The modified maneuver “can be more effective than forcible Valsalva and obviously less dangerous,” Dr. Poe said. “We’ve seen (patients) injure … their ears over forceful Valsalva.”
Explore This IssueJune 2018
The ETD Patient Questionnaire is useful, but don’t rely too much on it, said William Slattery III, MD, president of House Ear Clinic in Los Angeles. Ask your own questions instead.
“I’ve got my standard set of questions that I like to go through,” he said. “The first is, ‘Let’s rule out patulous. Do you hear yourself breathe? Do you hear your voice echo inside your head? Is it positional change? Was there recent weight loss?’ Those four questions are very helpful and I find, many times, no one has asked them (those) questions.”

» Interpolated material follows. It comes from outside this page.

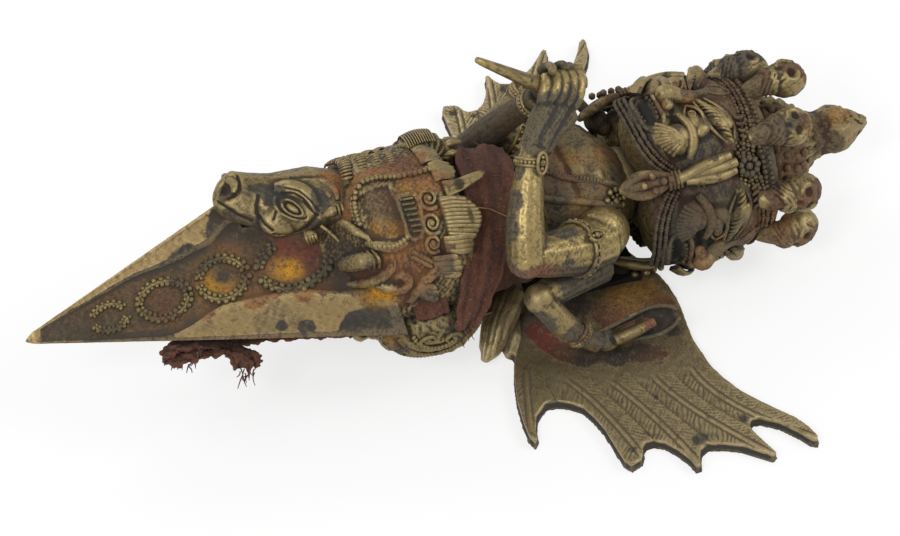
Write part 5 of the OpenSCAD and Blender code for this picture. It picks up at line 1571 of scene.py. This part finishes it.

When he’s trying to determine whether to do a balloon inflation, Dr. Slattery continues with what may seem basic techniques. “I’m putting my fingers on their (TMJ), asking them to open and close their mouth,” he said. “This may seem pretty straightforward. But what I find is there’s so many patients that I get referred in that have seen several people and nobody’s ever tested them … nobody’s done that before. And that helps rule out some of the more simple diagnoses.”
Still, Dr. Slattery, who disclosed speaking fees for J&J and Acclarent Corp., said that his fellows give the ETDQ-7 to all patients complaining of aural fullness. He just cautions otolaryngologists not to base decisions solely on its results. “You can’t just rely on one piece of information alone,” he said. “You’ve got to put all of this together to make your diagnosis.”
Dr. Smouha, who practices with ENT & Allergy Associates in Manhattan, said that while research has validated the effectiveness of the ETDQ-7 questionnaire at assessing symptoms, it is not a differential diagnosis tool. “It’s an outcomes measure for before and after,” he said. “It was never intended for diagnostic measures. … It can’t differentiate between a patulous ET or TMD or any other types of aural fullness.”
The panel also discussed treatment options for ETD. Dr. Chandrasekhar discussed the potential value of surfactants, while disclosing her role as a board member and shareholder for a biotech company developing an ETD surfactant. “The problem at the Eustachian tube is not at (its) orifice, but actually in the lumen, in the cartilaginous portion,” she said. “Some of that problem is actually at the bony Eustachian tube orifice in the middle ear on the other side. The concept being that in the future we may be able to treat conservatively. In the future, we may be able to treat … with something like a surfactant and open up the Eustachian tube and allow for normal physiology.”